Thanks to everyone for the extremely helpful comments on what I’ve posted so far. Now that I’ve laid out the groundwork, I’m going to try in this post to defend some of my claims in more detail.
My proposal is that in situations where a thinker faces a conflict between what the evidence seemed previously to support and what it now seems to support, she is not psychologically, conceptually, or rationally required to go with her present perspective. In other words, the deliberative question “should I continue to believe that P?” is not as a matter of necessity transparent to the evidence as one now sees it. To exercise doxastic self-control, on my view, is to consciously continue believing that P when you have received no significant new evidence since forming that belief, even if the same evidence now seems to you not to sufficiently support P – even if P no longer seems to you to be true. I think this is possible if the thinker conceives of both the past and present perspective on the evidence as equally hers, and elects to treat the past perspective rather than the present as authoritative in determining what she believes.

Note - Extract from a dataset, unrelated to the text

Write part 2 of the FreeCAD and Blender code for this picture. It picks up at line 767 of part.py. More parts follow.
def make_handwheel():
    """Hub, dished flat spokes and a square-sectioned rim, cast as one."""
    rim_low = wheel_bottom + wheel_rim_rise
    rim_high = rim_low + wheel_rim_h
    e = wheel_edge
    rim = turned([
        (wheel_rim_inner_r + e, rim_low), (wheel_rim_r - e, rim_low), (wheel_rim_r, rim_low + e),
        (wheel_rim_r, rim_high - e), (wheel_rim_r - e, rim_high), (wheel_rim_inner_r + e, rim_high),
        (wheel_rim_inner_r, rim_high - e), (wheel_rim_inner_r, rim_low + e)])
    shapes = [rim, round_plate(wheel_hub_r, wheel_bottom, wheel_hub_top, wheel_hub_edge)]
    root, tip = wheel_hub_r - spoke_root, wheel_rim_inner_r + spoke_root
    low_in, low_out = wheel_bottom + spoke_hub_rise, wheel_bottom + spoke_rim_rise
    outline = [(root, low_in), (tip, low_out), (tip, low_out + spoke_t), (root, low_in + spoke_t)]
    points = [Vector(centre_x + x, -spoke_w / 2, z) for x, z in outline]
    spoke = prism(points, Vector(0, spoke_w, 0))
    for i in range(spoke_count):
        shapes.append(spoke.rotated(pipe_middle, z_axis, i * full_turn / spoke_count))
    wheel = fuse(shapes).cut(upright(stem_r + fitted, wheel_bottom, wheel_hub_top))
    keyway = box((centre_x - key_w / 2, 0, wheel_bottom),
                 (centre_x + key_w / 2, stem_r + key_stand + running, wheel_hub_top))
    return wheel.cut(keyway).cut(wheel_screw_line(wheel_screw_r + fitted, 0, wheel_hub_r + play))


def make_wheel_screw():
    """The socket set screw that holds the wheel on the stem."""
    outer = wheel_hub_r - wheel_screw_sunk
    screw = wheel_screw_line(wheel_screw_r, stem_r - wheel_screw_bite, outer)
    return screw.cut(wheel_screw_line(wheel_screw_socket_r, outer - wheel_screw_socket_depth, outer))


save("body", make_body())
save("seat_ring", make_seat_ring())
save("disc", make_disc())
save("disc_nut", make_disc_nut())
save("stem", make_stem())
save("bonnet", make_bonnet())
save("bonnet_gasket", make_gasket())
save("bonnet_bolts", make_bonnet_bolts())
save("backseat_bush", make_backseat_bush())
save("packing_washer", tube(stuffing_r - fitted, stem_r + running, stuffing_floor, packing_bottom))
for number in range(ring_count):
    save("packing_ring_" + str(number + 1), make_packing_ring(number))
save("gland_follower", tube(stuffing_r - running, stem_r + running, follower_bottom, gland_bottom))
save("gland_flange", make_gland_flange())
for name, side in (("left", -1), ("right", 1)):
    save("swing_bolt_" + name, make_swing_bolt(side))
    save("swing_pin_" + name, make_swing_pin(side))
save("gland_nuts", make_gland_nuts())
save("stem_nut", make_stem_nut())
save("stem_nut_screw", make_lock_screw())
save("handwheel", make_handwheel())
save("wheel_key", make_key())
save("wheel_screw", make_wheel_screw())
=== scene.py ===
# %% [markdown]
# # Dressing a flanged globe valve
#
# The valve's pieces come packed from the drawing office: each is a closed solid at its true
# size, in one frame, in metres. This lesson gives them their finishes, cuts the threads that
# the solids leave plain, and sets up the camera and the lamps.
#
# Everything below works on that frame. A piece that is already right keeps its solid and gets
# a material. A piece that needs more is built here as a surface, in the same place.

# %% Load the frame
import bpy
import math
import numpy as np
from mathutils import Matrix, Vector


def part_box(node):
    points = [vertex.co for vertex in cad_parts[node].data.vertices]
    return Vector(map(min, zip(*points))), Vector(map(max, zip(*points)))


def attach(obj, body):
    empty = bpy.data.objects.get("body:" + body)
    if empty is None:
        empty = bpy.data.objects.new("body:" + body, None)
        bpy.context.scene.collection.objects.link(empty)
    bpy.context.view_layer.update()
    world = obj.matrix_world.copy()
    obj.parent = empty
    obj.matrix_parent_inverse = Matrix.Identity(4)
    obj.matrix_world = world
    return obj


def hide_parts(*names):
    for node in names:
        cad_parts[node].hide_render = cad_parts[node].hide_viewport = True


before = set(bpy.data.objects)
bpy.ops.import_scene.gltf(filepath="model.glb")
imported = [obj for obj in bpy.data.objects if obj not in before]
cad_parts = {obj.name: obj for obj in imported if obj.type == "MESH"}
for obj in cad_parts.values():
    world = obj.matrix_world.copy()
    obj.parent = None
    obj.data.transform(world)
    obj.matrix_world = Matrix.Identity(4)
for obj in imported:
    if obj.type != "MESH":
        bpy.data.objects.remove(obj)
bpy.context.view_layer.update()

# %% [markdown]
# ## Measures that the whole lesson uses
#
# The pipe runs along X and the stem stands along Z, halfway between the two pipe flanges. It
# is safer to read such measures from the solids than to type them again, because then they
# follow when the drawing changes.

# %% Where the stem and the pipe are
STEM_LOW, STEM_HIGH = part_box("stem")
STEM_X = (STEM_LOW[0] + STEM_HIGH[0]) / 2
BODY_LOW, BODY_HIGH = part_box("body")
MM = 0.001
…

Let me take a second to address a couple of responses that might be tempting people. In some cases where a thinker’s judgment has been compromised, there will be higher-order evidence available to her that this has occurred. She will know that she took a judgment-corrupting drug, or is severely sleep- or oxygen-deprived, and will therefore have good evidence that she should not trust her current judgment. It is plausible that cases like this have a purely evidential solution, and so are no threat to belief transparency. But I’m imagining cases that are not like this; in the cases I’m interested in, nothing highly out of the ordinary has happened, and the thinker doesn’t take herself to have conclusive evidence as to whether her past or her present judgment is mistaken. She's just navigating the world with its normal emotional, social, environmental, and professional pressures.

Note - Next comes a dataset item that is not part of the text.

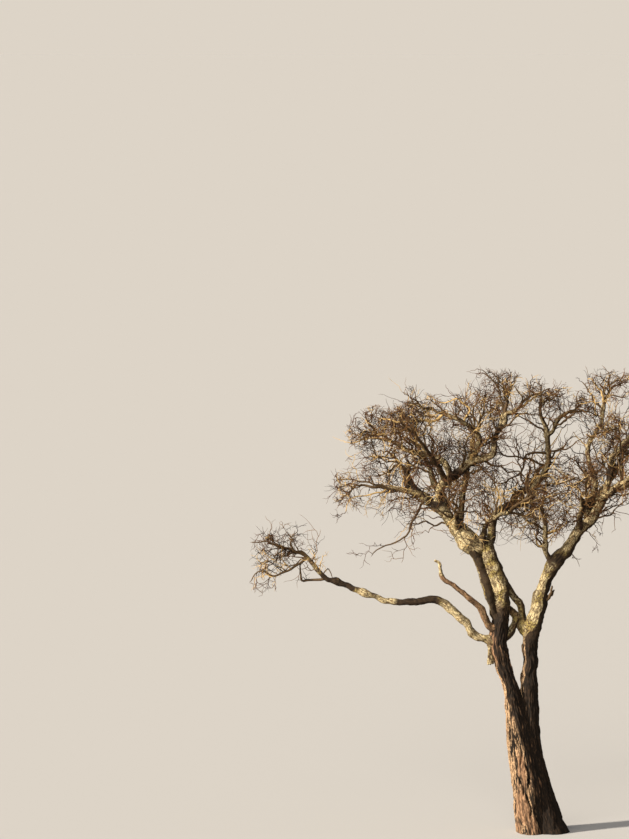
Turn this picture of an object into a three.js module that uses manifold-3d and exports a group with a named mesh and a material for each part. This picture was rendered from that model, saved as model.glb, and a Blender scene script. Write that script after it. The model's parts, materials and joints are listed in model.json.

A second tempting response is to suppose that one’s past judgment can simply be incorporated into the present perspective by treating it as testimonial evidence, as if from any other person. But I think this won’t do. If the thinker treats this conflicting testimony as decisive, even though she does not take her past self to be a greater expert or in possession of better evidence, this would be an odd and perhaps impossible instance of epistemic akrasia – it would be a matter of believing that P against her own best judgment, just because someone else with the same evidence believes it. On the other hand, if she merely treats the testimony as some evidence to be weighed into fresh deliberation, there is no guarantee that it will suffice to counteract the distortions of the epistemic temptation she is experiencing.
So, I think purely evidential solutions won’t do. This is why I characterize doxastic self-control as a partly volitional matter. Think about cases that are underdetermined by normative practical reasons, either because the values at stake seem to be incomparable, or because they are equally good (i.e. Buridan cases). I don’t want to argue over the word ‘volition’, but I want to suggest that the latitude we have to choose what to do in cases that seem to be underdetermined by their practical reasons also exists in the epistemic cases I’ve described. When the evidence doesn’t tell us whether to go with the past or the present perspective, we can exercise something worth calling a choice. It’s not a choice we can make for pragmatic reasons, but we don’t make it for any particular epistemic reason either.
Does this mean that in exercising doxastic self-control, the thinker ends up believing that P for no reason? I don’t think that follows. Rather, in identifying with her past perspective rather than her current one, she ends up believing that P on the basis of the reasons that she took to be sufficient when she formed the belief.
Still, in the moment, P doesn’t seem true or sufficiently supported by evidence. How can it be rational to continue believing it rather than simply withholding judgment? I want to defend only the modest claim that it is rationally permissible to maintain belief rather than withholding judgment; I think the latter is generally also permissible, and in some cases it might even be permissible to switch to believing not-P. I’m still trying to figure out exactly how to argue for this, but the basic thought is that a rational requirement to withhold judgment whenever one is experiencing doubt about a belief – even serious doubt – would be too costly from the perspective of acquiring important true beliefs. Whenever the doubt is a result of epistemic temptation, it would require the thinker to lose a true belief that she has (with potentially serious consequences, if an important action is riding on that belief). It might be that for a thinker who values the avoidance of error extremely highly, even at the cost of having true beliefs, withholding judgment is always the right option. But I think most of us are not like this, and we don’t have to be in order to count as believers.
Finally, it’s worth noting that the advocate of transparency as a rational ideal can potentially agree that doxastic self-control is possible – it just exhibits a problematic form of alienation. If I have to treat my past judgment as having any bearing on what I believe now, and cannot avow my belief by reflecting only on my reasons, then I am estranged from my belief; it is as if I have programmed myself. My question to you guys is: how much should this bother us? Perhaps there is a sense in which it would be better if we were thinkers who had no need of capacities like doxastic self-control, but we are such creatures. And I think there is a sense in which we are most autonomous both in our doxastic lives and in our practical lives precisely when we have the latitude to choose which of our own perspectives to identify with over time. If I’m right, it can be the key to weathering episodes that might otherwise lead one to quit a long-term project, e.g. because one no longer believes one’s efforts will be rewarded. So if it is alienating – is that so bad?